--- Start ---
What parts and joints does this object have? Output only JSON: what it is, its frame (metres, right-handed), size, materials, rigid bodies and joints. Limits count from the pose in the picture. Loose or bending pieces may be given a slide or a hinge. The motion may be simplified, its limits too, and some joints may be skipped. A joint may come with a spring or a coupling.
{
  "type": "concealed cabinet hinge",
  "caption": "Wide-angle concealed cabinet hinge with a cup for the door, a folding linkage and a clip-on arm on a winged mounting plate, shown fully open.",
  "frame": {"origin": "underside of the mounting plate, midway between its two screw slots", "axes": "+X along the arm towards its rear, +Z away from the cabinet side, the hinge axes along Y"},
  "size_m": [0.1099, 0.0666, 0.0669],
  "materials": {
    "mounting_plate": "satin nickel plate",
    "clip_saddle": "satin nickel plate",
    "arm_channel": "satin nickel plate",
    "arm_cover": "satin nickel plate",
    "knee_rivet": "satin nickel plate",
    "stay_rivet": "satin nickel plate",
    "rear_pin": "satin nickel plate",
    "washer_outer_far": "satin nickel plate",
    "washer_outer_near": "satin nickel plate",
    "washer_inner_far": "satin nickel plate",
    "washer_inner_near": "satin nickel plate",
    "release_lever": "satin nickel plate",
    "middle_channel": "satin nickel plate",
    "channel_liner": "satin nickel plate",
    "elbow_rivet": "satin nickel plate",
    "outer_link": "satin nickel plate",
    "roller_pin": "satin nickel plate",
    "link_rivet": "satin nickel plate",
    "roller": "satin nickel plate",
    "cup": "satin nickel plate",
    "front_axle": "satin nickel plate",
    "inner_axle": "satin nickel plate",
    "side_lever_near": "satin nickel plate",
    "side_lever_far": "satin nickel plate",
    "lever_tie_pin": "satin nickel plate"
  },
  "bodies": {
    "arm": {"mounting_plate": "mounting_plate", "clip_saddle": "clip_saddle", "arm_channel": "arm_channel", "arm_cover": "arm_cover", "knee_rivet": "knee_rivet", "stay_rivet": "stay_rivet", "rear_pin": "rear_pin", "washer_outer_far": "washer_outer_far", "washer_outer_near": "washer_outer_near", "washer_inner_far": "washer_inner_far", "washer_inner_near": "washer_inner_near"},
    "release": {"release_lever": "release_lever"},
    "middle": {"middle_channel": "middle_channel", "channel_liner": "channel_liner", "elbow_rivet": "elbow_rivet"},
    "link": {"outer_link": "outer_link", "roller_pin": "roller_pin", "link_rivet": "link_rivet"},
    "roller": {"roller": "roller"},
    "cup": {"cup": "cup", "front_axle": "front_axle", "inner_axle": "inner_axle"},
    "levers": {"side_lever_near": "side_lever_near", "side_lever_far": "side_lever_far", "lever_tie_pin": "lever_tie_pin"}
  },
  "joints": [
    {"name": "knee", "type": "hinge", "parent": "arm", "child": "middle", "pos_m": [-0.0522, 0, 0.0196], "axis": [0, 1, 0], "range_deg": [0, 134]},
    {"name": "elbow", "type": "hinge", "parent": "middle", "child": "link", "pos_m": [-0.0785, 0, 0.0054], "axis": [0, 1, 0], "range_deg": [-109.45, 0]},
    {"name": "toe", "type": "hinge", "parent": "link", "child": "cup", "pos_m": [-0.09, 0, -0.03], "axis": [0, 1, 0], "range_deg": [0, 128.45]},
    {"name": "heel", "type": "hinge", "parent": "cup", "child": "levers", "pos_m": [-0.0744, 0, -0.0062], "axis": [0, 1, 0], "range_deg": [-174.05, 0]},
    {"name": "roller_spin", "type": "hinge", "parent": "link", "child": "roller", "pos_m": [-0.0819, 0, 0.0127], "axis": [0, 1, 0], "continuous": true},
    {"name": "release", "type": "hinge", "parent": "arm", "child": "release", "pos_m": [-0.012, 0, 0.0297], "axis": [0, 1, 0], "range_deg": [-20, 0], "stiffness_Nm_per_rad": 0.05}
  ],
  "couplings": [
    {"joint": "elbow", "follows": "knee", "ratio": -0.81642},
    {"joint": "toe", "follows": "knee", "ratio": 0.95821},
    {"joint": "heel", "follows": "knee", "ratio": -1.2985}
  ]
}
--- End ---
Print the material once more, exactly.

| Task response |
What parts and joints does this object have? Output only JSON: what it is, its frame (metres, right-handed), size, materials, rigid bodies and joints. Limits count from the pose in the picture. Loose or bending pieces may be given a slide or a hinge. The motion may be simplified, its limits too, and some joints may be skipped. A joint may come with a spring or a coupling.
{
  "type": "concealed cabinet hinge",
  "caption": "Wide-angle concealed cabinet hinge with a cup for the door, a folding linkage and a clip-on arm on a winged mounting plate, shown fully open.",
  "frame": {"origin": "underside of the mounting plate, midway between its two screw slots", "axes": "+X along the arm towards its rear, +Z away from the cabinet side, the hinge axes along Y"},
  "size_m": [0.1099, 0.0666, 0.0669],
  "materials": {
    "mounting_plate": "satin nickel plate",
    "clip_saddle": "satin nickel plate",
    "arm_channel": "satin nickel plate",
    "arm_cover": "satin nickel plate",
    "knee_rivet": "satin nickel plate",
    "stay_rivet": "satin nickel plate",
    "rear_pin": "satin nickel plate",
    "washer_outer_far": "satin nickel plate",
    "washer_outer_near": "satin nickel plate",
    "washer_inner_far": "satin nickel plate",
    "washer_inner_near": "satin nickel plate",
    "release_lever": "satin nickel plate",
    "middle_channel": "satin nickel plate",
    "channel_liner": "satin nickel plate",
    "elbow_rivet": "satin nickel plate",
    "outer_link": "satin nickel plate",
    "roller_pin": "satin nickel plate",
    "link_rivet": "satin nickel plate",
    "roller": "satin nickel plate",
    "cup": "satin nickel plate",
    "front_axle": "satin nickel plate",
    "inner_axle": "satin nickel plate",
    "side_lever_near": "satin nickel plate",
    "side_lever_far": "satin nickel plate",
    "lever_tie_pin": "satin nickel plate"
  },
  "bodies": {
    "arm": {"mounting_plate": "mounting_plate", "clip_saddle": "clip_saddle", "arm_channel": "arm_channel", "arm_cover": "arm_cover", "knee_rivet": "knee_rivet", "stay_rivet": "stay_rivet", "rear_pin": "rear_pin", "washer_outer_far": "washer_outer_far", "washer_outer_near": "washer_outer_near", "washer_inner_far": "washer_inner_far", "washer_inner_near": "washer_inner_near"},
    "release": {"release_lever": "release_lever"},
    "middle": {"middle_channel": "middle_channel", "channel_liner": "channel_liner", "elbow_rivet": "elbow_rivet"},
    "link": {"outer_link": "outer_link", "roller_pin": "roller_pin", "link_rivet": "link_rivet"},
    "roller": {"roller": "roller"},
    "cup": {"cup": "cup", "front_axle": "front_axle", "inner_axle": "inner_axle"},
    "levers": {"side_lever_near": "side_lever_near", "side_lever_far": "side_lever_far", "lever_tie_pin": "lever_tie_pin"}
  },
  "joints": [
    {"name": "knee", "type": "hinge", "parent": "arm", "child": "middle", "pos_m": [-0.0522, 0, 0.0196], "axis": [0, 1, 0], "range_deg": [0, 134]},
    {"name": "elbow", "type": "hinge", "parent": "middle", "child": "link", "pos_m": [-0.0785, 0, 0.0054], "axis": [0, 1, 0], "range_deg": [-109.45, 0]},
    {"name": "toe", "type": "hinge", "parent": "link", "child": "cup", "pos_m": [-0.09, 0, -0.03], "axis": [0, 1, 0], "range_deg": [0, 128.45]},
    {"name": "heel", "type": "hinge", "parent": "cup", "child": "levers", "pos_m": [-0.0744, 0, -0.0062], "axis": [0, 1, 0], "range_deg": [-174.05, 0]},
    {"name": "roller_spin", "type": "hinge", "parent": "link", "child": "roller", "pos_m": [-0.0819, 0, 0.0127], "axis": [0, 1, 0], "continuous": true},
    {"name": "release", "type": "hinge", "parent": "arm", "child": "release", "pos_m": [-0.012, 0, 0.0297], "axis": [0, 1, 0], "range_deg": [-20, 0], "stiffness_Nm_per_rad": 0.05}
  ],
  "couplings": [
    {"joint": "elbow", "follows": "knee", "ratio": -0.81642},
    {"joint": "toe", "follows": "knee", "ratio": 0.95821},
    {"joint": "heel", "follows": "knee", "ratio": -1.2985}
  ]
}